* _Data to process_
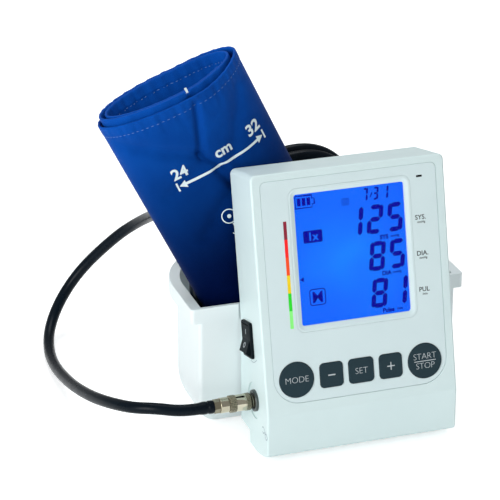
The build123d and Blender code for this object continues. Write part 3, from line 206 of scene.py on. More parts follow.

--

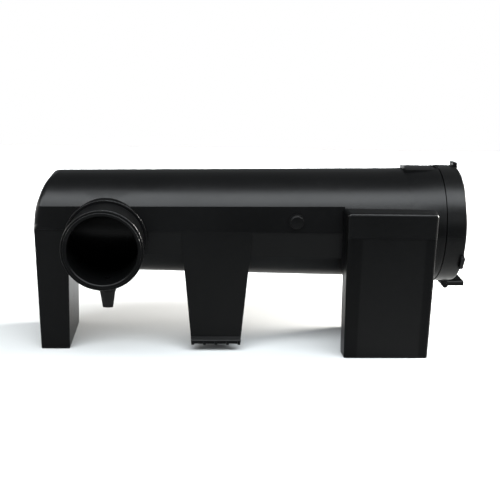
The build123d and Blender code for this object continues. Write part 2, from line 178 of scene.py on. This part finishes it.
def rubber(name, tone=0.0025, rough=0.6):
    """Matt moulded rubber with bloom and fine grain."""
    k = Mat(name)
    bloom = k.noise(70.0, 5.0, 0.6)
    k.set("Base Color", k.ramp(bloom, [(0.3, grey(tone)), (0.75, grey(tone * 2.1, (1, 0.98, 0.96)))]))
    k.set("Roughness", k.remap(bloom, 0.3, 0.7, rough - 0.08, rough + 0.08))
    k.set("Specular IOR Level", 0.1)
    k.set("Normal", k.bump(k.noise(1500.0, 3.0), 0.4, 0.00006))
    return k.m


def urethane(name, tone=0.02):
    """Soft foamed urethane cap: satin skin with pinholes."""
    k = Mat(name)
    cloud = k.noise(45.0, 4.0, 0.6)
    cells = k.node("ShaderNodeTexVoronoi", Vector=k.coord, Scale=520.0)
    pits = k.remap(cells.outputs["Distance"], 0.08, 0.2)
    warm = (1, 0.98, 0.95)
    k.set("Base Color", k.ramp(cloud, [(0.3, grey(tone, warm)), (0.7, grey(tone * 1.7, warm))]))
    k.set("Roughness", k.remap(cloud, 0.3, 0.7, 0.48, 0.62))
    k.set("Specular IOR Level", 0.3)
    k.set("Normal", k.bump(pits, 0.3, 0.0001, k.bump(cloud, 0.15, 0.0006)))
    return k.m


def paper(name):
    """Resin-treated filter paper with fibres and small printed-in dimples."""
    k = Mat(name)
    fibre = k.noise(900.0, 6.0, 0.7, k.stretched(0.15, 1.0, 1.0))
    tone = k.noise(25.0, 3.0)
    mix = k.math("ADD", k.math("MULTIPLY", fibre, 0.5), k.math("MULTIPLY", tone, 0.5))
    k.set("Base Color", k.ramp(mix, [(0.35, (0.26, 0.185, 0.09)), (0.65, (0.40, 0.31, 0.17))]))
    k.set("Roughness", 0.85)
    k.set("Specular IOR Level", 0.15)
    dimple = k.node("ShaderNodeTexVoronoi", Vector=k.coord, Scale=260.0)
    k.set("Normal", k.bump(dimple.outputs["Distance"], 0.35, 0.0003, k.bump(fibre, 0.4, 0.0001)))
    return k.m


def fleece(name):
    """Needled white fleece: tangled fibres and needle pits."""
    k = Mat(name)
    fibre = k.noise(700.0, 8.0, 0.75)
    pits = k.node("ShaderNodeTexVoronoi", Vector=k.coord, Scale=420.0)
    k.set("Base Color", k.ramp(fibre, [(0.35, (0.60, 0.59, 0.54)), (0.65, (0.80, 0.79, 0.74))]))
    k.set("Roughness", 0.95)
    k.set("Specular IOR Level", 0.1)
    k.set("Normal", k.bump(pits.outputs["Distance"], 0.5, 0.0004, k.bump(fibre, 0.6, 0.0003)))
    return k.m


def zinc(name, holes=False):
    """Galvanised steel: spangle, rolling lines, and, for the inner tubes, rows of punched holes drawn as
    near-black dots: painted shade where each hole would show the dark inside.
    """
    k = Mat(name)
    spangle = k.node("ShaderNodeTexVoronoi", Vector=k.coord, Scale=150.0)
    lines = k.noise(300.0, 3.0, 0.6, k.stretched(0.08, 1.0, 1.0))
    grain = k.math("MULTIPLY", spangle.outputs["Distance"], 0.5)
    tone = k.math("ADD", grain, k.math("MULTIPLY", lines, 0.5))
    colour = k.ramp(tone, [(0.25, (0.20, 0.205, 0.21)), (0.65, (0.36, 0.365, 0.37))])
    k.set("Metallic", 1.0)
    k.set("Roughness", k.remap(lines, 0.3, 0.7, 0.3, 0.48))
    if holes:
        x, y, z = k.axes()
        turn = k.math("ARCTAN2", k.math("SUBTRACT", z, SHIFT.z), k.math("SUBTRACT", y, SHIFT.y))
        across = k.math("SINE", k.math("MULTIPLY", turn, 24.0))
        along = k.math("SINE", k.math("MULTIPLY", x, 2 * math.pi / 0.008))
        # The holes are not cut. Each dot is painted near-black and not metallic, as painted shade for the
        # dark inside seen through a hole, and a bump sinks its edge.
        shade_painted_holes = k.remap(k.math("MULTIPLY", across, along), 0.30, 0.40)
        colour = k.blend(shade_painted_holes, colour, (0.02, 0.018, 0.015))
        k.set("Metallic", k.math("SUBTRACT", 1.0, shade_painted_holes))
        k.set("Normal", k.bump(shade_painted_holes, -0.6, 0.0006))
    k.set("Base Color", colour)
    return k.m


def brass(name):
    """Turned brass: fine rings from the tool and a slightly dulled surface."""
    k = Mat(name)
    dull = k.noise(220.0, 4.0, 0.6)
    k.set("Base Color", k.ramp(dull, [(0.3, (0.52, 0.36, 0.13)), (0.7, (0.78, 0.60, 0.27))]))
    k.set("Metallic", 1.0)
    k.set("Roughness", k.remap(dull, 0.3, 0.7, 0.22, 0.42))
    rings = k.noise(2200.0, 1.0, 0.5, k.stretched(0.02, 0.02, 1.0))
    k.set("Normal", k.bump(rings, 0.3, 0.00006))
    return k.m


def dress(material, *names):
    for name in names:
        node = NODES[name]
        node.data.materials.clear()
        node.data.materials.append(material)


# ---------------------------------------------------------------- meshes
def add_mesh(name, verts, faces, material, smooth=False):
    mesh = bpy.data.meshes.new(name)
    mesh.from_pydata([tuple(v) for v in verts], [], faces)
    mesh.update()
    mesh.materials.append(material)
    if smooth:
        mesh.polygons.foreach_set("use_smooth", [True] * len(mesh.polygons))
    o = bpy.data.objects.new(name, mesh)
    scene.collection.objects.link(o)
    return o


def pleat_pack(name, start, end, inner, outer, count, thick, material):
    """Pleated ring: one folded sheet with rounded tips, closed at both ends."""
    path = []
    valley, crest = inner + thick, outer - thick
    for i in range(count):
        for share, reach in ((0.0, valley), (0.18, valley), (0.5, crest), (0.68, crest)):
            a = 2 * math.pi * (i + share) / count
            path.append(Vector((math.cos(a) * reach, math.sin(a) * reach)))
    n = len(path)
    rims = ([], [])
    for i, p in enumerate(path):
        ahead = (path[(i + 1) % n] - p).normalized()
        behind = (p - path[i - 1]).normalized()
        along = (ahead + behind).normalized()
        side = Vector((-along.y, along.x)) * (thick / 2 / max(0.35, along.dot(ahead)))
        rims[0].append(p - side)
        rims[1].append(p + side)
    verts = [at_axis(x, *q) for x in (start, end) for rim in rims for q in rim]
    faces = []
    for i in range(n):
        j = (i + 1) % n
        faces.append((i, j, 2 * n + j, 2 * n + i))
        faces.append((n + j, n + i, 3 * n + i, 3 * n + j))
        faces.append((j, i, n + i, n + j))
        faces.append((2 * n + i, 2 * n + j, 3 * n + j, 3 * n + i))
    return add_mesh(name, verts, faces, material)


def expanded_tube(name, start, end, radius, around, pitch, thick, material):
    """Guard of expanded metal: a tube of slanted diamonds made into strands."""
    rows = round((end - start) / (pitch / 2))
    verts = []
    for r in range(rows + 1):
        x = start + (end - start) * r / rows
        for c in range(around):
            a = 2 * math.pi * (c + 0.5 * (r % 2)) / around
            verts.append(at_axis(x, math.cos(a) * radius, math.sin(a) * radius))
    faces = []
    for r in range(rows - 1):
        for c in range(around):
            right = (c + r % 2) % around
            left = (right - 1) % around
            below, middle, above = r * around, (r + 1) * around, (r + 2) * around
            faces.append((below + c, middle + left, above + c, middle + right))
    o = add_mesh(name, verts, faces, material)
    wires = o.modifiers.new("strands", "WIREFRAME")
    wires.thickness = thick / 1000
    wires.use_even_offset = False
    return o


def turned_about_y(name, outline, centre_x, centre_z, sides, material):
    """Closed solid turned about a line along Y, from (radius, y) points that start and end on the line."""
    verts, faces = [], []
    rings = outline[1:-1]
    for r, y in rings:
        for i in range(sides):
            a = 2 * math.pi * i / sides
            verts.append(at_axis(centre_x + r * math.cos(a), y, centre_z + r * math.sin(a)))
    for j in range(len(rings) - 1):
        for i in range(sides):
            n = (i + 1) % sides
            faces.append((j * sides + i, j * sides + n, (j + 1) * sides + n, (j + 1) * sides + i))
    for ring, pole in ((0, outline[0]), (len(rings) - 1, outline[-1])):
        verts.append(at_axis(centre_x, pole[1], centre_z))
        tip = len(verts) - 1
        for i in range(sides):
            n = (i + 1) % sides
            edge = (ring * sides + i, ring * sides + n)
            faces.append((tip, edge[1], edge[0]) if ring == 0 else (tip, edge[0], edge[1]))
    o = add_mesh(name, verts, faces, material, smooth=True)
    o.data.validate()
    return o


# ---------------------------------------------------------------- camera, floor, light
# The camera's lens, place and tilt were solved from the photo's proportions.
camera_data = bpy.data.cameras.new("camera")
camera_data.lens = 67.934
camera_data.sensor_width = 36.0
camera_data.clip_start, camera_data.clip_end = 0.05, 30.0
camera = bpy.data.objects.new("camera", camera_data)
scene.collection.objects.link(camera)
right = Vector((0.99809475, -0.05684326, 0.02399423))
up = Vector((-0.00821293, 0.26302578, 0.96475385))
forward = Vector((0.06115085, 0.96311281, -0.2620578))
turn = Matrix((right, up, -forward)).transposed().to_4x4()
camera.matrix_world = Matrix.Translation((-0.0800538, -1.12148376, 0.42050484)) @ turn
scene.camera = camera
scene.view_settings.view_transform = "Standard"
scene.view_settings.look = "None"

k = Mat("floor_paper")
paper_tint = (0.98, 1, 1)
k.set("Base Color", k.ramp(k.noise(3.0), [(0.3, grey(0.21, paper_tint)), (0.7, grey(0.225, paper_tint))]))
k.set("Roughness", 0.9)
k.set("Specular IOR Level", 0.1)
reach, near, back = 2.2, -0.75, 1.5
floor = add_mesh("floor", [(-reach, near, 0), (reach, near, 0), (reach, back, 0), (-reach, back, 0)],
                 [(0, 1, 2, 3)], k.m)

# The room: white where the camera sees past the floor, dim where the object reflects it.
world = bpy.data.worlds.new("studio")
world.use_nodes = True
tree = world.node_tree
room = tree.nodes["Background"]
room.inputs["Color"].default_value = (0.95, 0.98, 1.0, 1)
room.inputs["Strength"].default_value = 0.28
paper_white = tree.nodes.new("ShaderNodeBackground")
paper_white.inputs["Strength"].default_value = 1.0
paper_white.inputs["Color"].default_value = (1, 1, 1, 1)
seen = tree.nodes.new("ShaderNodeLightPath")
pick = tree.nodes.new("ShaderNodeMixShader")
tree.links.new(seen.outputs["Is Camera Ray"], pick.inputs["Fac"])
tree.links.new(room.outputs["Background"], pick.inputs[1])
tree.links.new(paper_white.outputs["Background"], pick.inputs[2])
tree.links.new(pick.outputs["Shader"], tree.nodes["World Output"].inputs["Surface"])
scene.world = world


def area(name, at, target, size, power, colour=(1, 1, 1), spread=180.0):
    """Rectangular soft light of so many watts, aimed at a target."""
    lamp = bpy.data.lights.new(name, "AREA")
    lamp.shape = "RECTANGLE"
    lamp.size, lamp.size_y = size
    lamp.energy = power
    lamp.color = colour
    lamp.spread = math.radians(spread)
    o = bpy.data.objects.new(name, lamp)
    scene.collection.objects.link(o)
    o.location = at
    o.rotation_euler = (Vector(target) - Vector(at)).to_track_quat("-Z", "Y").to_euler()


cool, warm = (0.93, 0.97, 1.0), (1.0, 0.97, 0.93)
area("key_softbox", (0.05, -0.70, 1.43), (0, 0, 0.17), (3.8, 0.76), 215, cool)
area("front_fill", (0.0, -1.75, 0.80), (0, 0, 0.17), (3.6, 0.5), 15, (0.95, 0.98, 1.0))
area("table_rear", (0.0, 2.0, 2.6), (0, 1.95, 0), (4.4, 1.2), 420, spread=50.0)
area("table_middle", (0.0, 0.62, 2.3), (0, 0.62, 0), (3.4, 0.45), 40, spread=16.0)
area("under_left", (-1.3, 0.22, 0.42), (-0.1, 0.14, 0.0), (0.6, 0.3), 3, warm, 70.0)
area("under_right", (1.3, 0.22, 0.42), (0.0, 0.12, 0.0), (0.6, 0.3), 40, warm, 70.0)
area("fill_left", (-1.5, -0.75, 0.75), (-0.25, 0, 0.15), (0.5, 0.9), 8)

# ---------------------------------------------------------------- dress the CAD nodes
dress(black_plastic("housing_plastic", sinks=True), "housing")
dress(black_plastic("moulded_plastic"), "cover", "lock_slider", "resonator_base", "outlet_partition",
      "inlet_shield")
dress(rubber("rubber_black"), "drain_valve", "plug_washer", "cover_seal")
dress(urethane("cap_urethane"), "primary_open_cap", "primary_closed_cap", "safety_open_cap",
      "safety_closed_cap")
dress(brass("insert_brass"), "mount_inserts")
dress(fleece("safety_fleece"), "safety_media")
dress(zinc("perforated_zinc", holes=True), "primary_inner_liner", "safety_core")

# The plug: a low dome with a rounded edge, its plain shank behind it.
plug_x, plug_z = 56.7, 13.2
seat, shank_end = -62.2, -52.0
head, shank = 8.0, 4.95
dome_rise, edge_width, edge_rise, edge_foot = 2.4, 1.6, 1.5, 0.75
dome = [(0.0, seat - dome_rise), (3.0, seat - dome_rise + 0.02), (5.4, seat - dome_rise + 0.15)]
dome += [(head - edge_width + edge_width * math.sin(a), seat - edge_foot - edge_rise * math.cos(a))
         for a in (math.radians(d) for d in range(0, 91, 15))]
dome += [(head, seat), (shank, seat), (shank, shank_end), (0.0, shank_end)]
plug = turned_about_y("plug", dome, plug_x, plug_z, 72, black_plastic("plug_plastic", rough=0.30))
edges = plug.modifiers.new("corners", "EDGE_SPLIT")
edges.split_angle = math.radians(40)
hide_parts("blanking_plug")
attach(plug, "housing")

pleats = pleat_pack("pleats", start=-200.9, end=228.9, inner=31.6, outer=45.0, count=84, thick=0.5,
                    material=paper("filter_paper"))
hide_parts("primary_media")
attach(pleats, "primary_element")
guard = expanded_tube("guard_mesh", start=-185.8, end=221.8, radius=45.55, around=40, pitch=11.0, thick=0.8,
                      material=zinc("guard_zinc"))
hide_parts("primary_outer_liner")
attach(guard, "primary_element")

...

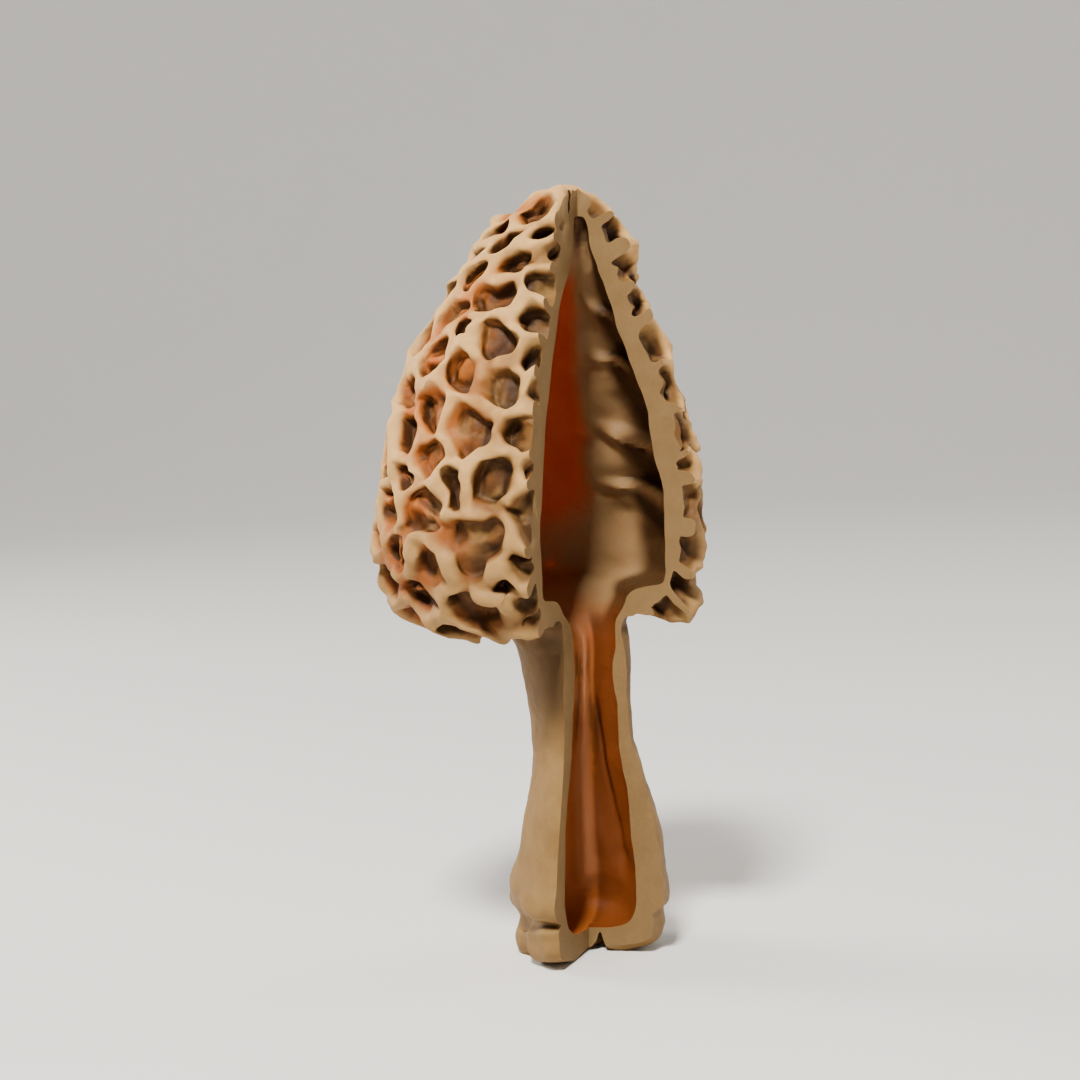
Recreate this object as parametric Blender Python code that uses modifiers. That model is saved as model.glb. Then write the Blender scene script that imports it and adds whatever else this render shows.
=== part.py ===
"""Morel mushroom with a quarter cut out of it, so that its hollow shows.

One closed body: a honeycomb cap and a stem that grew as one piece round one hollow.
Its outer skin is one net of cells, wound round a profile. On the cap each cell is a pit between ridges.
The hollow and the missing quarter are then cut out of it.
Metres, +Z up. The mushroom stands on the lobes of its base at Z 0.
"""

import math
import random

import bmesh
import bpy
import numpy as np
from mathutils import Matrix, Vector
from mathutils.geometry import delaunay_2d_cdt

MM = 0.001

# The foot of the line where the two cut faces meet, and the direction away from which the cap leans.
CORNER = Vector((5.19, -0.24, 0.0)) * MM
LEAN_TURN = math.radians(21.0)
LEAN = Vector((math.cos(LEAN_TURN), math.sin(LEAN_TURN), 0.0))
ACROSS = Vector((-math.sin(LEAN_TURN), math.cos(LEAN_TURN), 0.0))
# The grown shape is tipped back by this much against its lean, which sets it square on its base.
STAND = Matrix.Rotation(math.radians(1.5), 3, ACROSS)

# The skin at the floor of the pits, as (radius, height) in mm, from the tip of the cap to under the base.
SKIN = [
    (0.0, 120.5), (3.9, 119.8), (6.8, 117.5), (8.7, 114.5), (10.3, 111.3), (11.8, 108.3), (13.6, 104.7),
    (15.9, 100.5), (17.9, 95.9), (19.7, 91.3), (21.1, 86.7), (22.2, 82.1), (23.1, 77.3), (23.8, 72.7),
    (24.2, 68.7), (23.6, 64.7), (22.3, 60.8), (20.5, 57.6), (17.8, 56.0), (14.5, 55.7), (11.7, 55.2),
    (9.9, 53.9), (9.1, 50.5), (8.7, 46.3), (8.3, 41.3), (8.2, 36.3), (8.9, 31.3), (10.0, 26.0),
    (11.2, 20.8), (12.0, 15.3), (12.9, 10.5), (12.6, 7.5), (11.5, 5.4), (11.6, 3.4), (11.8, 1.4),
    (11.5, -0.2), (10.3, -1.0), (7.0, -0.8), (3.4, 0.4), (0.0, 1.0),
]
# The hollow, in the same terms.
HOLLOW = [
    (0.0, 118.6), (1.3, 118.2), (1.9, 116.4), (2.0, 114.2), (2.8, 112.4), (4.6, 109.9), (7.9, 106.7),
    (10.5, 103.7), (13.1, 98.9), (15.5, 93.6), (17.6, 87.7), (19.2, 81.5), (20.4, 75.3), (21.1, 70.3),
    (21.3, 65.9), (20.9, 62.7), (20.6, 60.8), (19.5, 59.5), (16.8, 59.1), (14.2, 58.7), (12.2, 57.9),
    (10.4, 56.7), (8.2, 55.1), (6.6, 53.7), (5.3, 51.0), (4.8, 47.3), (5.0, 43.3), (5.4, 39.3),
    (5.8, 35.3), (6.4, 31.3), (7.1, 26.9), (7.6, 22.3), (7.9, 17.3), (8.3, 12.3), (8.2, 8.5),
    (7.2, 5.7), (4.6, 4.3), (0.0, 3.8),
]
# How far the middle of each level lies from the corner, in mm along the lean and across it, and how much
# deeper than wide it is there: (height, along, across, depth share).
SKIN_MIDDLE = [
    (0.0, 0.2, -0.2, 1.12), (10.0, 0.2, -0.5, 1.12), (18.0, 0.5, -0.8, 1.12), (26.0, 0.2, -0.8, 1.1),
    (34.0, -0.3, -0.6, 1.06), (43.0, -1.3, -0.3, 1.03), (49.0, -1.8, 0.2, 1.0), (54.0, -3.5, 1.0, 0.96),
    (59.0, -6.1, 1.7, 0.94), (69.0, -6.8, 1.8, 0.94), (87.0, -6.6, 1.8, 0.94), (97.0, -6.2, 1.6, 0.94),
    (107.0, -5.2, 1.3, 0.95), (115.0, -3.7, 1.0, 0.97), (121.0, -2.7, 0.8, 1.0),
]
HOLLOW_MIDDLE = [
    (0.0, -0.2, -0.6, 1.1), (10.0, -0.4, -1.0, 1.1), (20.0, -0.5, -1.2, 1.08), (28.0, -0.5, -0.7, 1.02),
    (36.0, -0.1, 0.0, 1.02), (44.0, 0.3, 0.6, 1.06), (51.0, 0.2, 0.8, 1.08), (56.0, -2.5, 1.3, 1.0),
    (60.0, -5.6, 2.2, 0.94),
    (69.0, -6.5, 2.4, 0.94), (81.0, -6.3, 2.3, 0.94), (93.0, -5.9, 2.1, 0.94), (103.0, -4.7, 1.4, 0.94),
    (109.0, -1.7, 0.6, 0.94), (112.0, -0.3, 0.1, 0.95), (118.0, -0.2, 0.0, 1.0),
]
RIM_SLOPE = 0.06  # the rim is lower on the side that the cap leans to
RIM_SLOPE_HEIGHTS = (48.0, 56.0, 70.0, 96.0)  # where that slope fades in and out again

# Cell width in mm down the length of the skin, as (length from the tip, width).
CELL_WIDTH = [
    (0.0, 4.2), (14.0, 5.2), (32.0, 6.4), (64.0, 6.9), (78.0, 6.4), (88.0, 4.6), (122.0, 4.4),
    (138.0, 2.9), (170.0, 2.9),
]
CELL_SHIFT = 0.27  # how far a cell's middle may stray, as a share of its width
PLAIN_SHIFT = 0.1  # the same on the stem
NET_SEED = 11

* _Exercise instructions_
Sift the material for lines with the string "else". Copy each one found.

* _Expected answer_
            faces.append((tip, edge[1], edge[0]) if ring == 0 else (tip, edge[0], edge[1]))
Recreate this object as parametric Blender Python code that uses modifiers. That model is saved as model.glb. Then write the Blender scene script that imports it and adds whatever else this render shows.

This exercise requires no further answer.